> _Written instruction_
Reproduce all of the data exactly, with no line skipped.

> _Collected data_
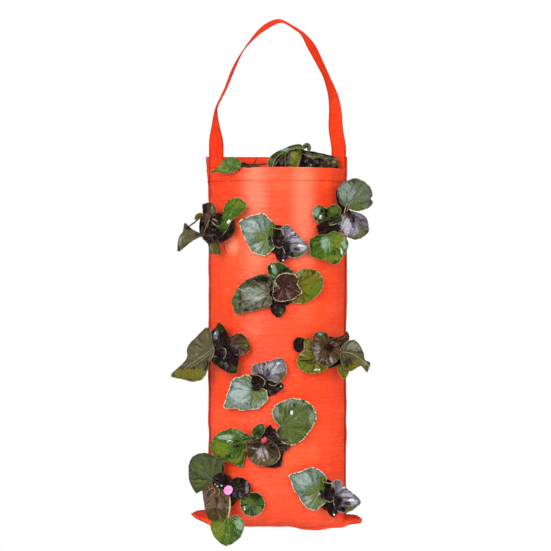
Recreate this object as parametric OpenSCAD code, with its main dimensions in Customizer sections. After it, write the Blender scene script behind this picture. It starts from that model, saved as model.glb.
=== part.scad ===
// Hanging grow bag: two woven panels sewn into a soft pouch, a webbing strap that
// hangs it from a hook, potting mix inside and young plants growing out of planting holes.
// Millimetres. The origin is the underside of the strap's crest, where the hook sits.
// +Z is up, +X is to the right as the planted face is seen, and that face looks along -Y.

/* [Bag] */
// Width of the filled pouch between its two side seams
pouch_w = 226; // [180:1:300]
// Depth of the filled pouch, front to back
pouch_d = 146; // [100:1:200]
// Height of the pouch from the front rim down to the bottom seam
pouch_h = 607; // [500:1:800]
// How far the back rim stands above the front rim
back_rise = 16; // [0:1:25]
// Thickness of the woven sheet
sheet_t = 0.9; // [0.6:0.1:1.6]
// Width of the hem folded over at each rim
hem_w = 25; // [15:1:40]
// Width of the seam allowance that stands out at each side
side_seam_w = 4.5; // [3:0.5:8]
// Height of the seam allowance below the bottom seam
bottom_seam_h = 8; // [5:0.5:14]
// Height over which the pouch rounds in under its belly
belly_h = 42; // [30:1:70]
// How far the sewn bottom corners lift above the middle of the bottom seam
ear_lift = 18; // [0:1:30]
// Extra sag of the bottom seam where the mix presses on it
seam_sag = 4; // [0:0.5:8]

/* [Strap] */
// Width of the webbing
strap_w = 25; // [20:0.5:32]
// Thickness of the webbing
strap_t = 1.6; // [1.2:0.1:2.4]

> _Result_
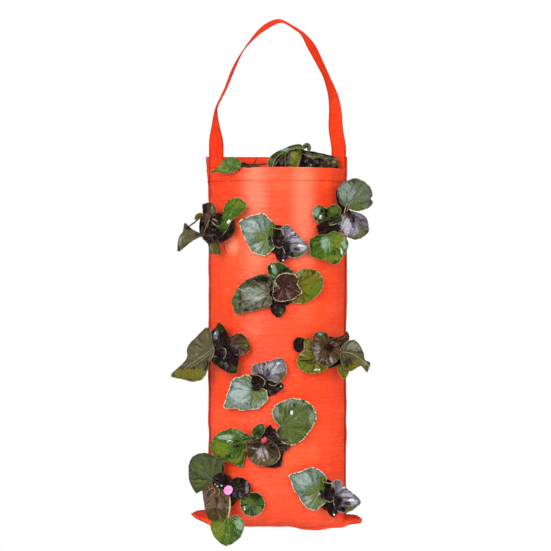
Recreate this object as parametric OpenSCAD code, with its main dimensions in Customizer sections. After it, write the Blender scene script behind this picture. It starts from that model, saved as model.glb.
=== part.scad ===
// Hanging grow bag: two woven panels sewn into a soft pouch, a webbing strap that
// hangs it from a hook, potting mix inside and young plants growing out of planting holes.
// Millimetres. The origin is the underside of the strap's crest, where the hook sits.
// +Z is up, +X is to the right as the planted face is seen, and that face looks along -Y.

/* [Bag] */
// Width of the filled pouch between its two side seams
pouch_w = 226; // [180:1:300]
// Depth of the filled pouch, front to back
pouch_d = 146; // [100:1:200]
// Height of the pouch from the front rim down to the bottom seam
pouch_h = 607; // [500:1:800]
// How far the back rim stands above the front rim
back_rise = 16; // [0:1:25]
// Thickness of the woven sheet
sheet_t = 0.9; // [0.6:0.1:1.6]
// Width of the hem folded over at each rim
hem_w = 25; // [15:1:40]
// Width of the seam allowance that stands out at each side
side_seam_w = 4.5; // [3:0.5:8]
// Height of the seam allowance below the bottom seam
bottom_seam_h = 8; // [5:0.5:14]
// Height over which the pouch rounds in under its belly
belly_h = 42; // [30:1:70]
// How far the sewn bottom corners lift above the middle of the bottom seam
ear_lift = 18; // [0:1:30]
// Extra sag of the bottom seam where the mix presses on it
seam_sag = 4; // [0:0.5:8]

/* [Strap] */
// Width of the webbing
strap_w = 25; // [20:0.5:32]
// Thickness of the webbing
strap_t = 1.6; // [1.2:0.1:2.4]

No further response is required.